For pre-trained model not loading, I am syncing with internal team about the behavior. Will update if any finding.

Thanks @Morganh and I appreciate the quick responses from you!

Here is the graph where I’ve performed the same 3 experiments but this time with soft_start = 0.0

Not much difference at all, it still takes just as long to reach the plateau:

Hi harryhsl8c,
Update my previous comment, Please set load_graph to true during retraining.
In case of unpruned or pruned, if the entire model needs to be loaded during retraining, it is needed to set load_graph to true.

Prior to posting on these forums, I already tried multiple times with load_graph = true and with load_graph = false to see if there was a difference–there was not.

@Morganh I performed another 200 epochs of training using my pretrained tlt model as the pretrained_model_file , this time with load_graph = true. The results are the same and have been added to the graph. I attempted to use load_graph = true for the .h5 NGC model, which results in an error. There is no point in setting load_graph = true for the scenario where I use no model for pretrained_model_file.

Yesterday I was able to have a 1:1 discussion with Subhashree Radhakrishnan during the NGC “Meet with the Experts” session on the Transfer Learning Toolkit. I shared this issue and sent her a link to this page. She was unsure why TLT was behaving like this and said she would look into it.

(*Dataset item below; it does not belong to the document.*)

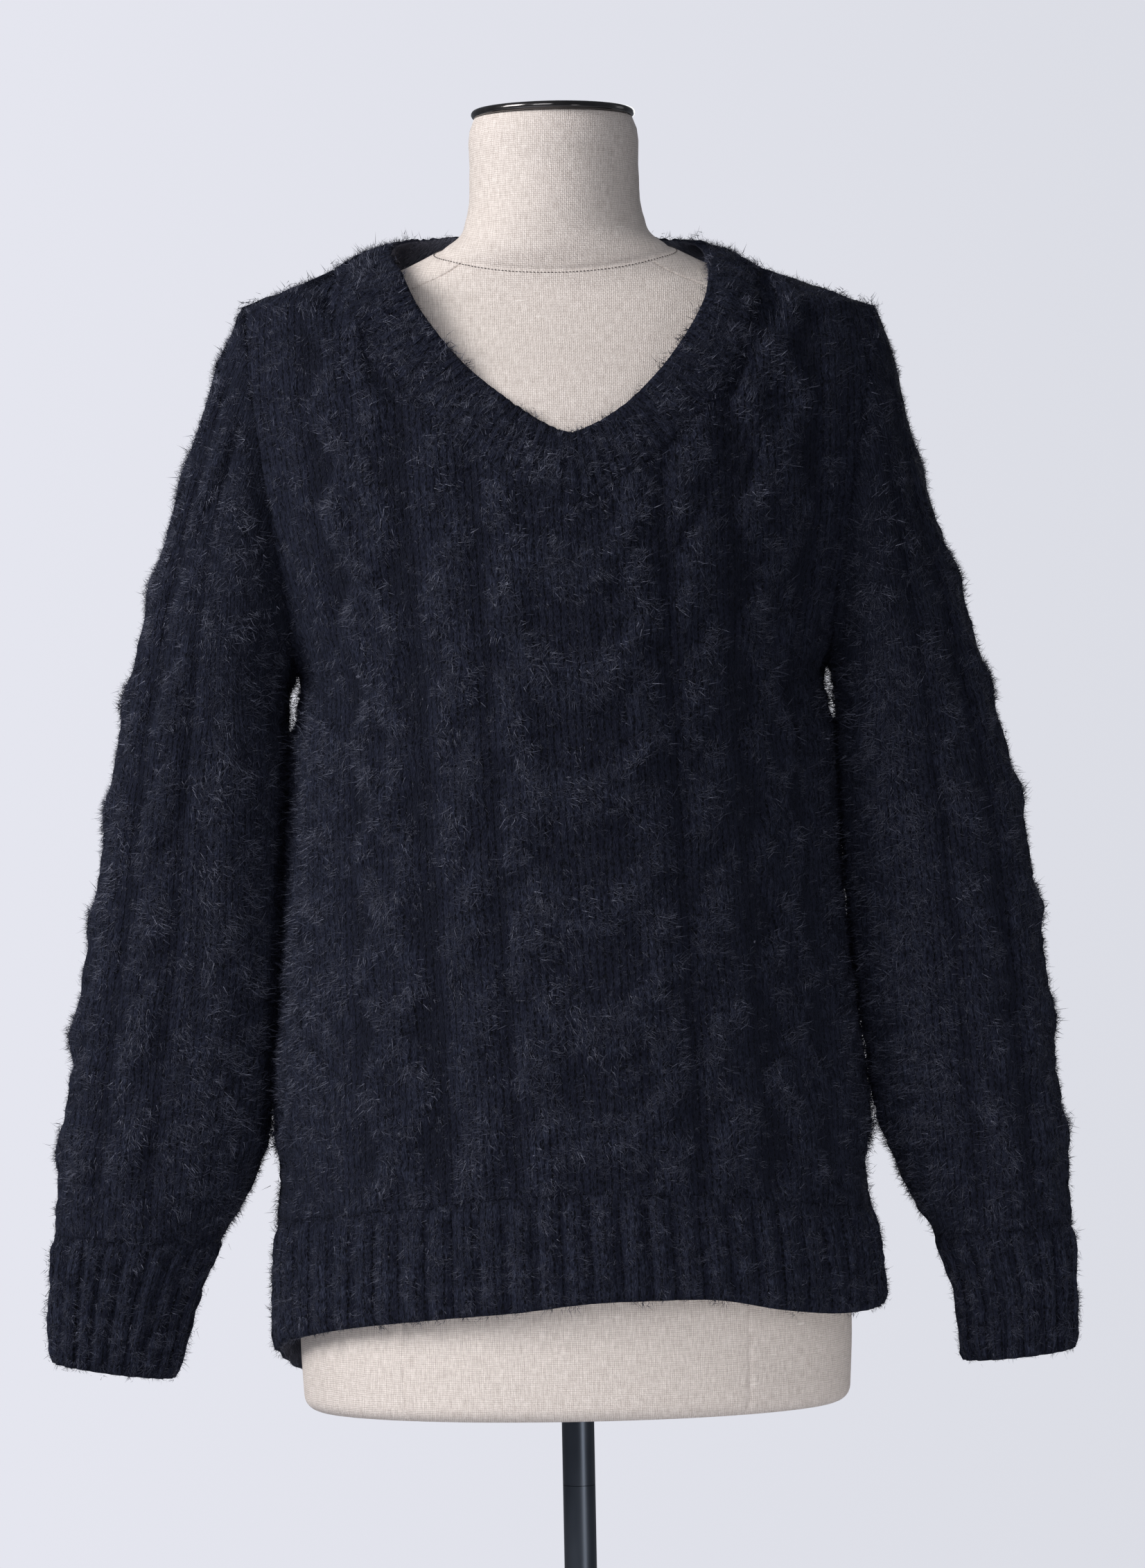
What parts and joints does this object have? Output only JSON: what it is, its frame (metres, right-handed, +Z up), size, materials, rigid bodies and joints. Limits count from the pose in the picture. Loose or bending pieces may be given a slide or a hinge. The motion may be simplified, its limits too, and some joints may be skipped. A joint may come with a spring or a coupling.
{
  "type": "pullover sweater on a dress form",
  "caption": "Fluffy dark navy cable-knit V-neck pullover with long sleeves, worn by a limbless linen dress form on a pole with a round base.",
  "frame": {"origin": "centre of the round base's underside, on the pole's axis", "axes": "+Z up the pole, -Y out of the garment's front, +X to the right as seen from the front"},
  "size_m": [0.6116, 0.34, 1.1663],
  "materials": {
    "knit": "long-haired fluffy yarn, very dark navy, matt",
    "linen": "slubby natural linen, plain weave, matt",
    "dark_chrome": "dark polished",
    "dark_steel": "blue-black, satin",
    "base_steel": "blue-black, satin"
  },
  "bodies": {
    "root": {"front": "knit", "back": "knit", "front_hem_rib": "knit", "back_hem_rib": "knit", "neckband": "knit", "sleeve_left": "knit", "sleeve_right": "knit", "cuff_left": "knit", "cuff_right": "knit", "form_torso": "linen", "neck_cap": "linen", "cap_rim": "dark_chrome", "pole_upper": "dark_steel", "pole_lower": "dark_steel", "pole_collar": "dark_steel", "base_plate": "base_steel"}
  },
  "joints": []
}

Can we un-mark this forum post as Solved ? Unless this bug is specific to me, which we haven’t proved yet, I don’t believe the original question has sufficiently been answered.

Hi harryhsl8c,
Sorry for late reply. After checking, unfortunately we find there is an issue for detectnet_v2 only. It cannot load the pretrained model correctly during retraining. And this issue will be fixed in next tlt release.
Appreciate for your hard working and contribution.

1 Like

Thanks for the update! Do you know when the next tlt release might be? Weeks? Months?

I’m not sure. Maybe several weeks.

Hi harryhsl8c,
TLT 2.0 is released. Please use it. Thanks.

Thanks @Morganh I plan on getting into it today

Is the mAP per epoch stored somewhere? I’d like to make this graph as well.

The mAP result is shown during training.
You can draw this graph based on these results.